I have finished the writeup for my dissertation research design (deliverable for KA 753B); here is an excerpt with the problem statement and the method overview. This will go into my concept paper.
In most cases, when a person is faced with a challenge or a problem, he resolves it through an individual cognition process, and by accessing his personal knowledge base, which may include known facts, information and existing experience in solving similar problems, plus the knowledge about how and where to access additional resources. This type of problem-solving is a solitary and slow process, and may be quite inefficient, especially in a time-sensitive situation. It may also be ineffective if the prior experience or readily available resources are not adequate for the particular type of the problem. In some environments, people are beginning to turn to collaborative problem-solving instead. More often than not, this collaborative problem-solving is not a part of a structured, well-defined issue resolution process, but rather is a product of self-organized, ad-hoc collaboration between weakly connected, cross-functional team members. Experts and non-experts “swarm” over a problem until it is resolved. Only one person in this group has the actual responsibility to resolve the problem, and yet the group assumes collective ownership of the challenge. The groups are typically very small – 3-7 people. None of the participants in this collaborative problem-solving event may have the complete knowledge set that would allow them to solve the problem individually, but by integrating their individual experiences and knowledge banks, they co-construct the new knowledge about the problem at hand that gives the group the tools to solve the problem.

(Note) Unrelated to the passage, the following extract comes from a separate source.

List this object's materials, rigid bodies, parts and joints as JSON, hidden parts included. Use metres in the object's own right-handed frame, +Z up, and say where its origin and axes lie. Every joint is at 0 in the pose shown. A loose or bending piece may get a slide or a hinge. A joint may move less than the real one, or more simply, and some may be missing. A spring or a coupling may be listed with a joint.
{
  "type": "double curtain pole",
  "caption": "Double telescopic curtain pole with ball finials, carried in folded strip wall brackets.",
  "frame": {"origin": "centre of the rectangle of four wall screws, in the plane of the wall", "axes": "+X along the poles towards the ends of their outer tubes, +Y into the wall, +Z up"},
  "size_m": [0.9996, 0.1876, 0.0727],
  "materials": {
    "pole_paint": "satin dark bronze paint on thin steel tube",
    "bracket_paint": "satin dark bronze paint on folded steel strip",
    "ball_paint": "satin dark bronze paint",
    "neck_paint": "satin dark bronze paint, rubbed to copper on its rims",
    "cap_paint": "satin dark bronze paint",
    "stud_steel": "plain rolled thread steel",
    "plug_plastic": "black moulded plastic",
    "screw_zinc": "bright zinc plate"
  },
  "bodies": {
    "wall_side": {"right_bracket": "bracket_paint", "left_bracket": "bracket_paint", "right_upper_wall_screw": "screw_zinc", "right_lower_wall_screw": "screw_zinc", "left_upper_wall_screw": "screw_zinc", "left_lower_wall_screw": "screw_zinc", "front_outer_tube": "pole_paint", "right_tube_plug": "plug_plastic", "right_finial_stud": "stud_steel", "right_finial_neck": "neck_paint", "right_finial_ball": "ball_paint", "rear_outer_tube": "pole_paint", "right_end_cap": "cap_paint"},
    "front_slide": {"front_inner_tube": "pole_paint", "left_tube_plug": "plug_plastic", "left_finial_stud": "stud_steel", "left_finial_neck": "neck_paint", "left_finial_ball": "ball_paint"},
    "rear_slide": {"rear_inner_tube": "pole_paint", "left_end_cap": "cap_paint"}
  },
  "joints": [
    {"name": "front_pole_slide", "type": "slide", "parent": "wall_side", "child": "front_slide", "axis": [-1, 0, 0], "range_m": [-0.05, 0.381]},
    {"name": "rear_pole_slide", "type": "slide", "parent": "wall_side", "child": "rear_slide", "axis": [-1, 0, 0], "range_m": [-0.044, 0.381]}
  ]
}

I am interested in understanding and describing the qualitatively different ways that the participants in these “swarms” make meaning of their experience. My main research question is: “How do people in collaborative problem-solving groups understand their experience?” If we knew more about how the individuals involved understand their experience, it might help us understand the genesis, operation, dissolution, and re-emergence of such groups.
The method I am planning to use is phenomenography. The reason I am considering this method is that it is well-suited for understanding the experiences of people, and especially for uncovering the differences between the ways people process their experiences.
Phenomenography is a second-order research method. In the first/second order dichotomy, first-order research describes the phenomenon as the researcher experiences it, while second-order research method focuses on other’s descriptions and experiences with the phenomenon. Phenomenography originated in Europe as a method to explore students’ conceptions of a learning process (Booth 1997; Marton 1981a; Marton 1981b; Marton and Booth 1997; Marton and Pang 2006; Renstrom, Andersson and Marton 1990). The method has since been applied to other group learning and sense-making scenarios (Andretta 2007; Collin 2006; Osteraker 2002; Paloniemi 2006; Prewitt 2005; Vallee 2006). A particular strength of phenomenography is its focus on the differences between the way individuals experience a process or a part of a process. As a result, the variety of points of view can create a rich fabric of meaning. In addition to enriching our knowledge of the meaning-making, phenomenography offers a strong practical application: since some ways of understanding the experience are more productive than others (Marton 1994), focusing individuals on understanding their experience in these more productive ways will help them to contribute and cooperate better. With this in mind, an ordered and prioritized list of people’s conceptions may help managers coach and mentor employees to support and promote the valuable mindsets. It also may help create better problem-resolution outcomes by focusing participants on a particularly productive way of framing the experience, and accelerate knowledge transition from tacit to explicit.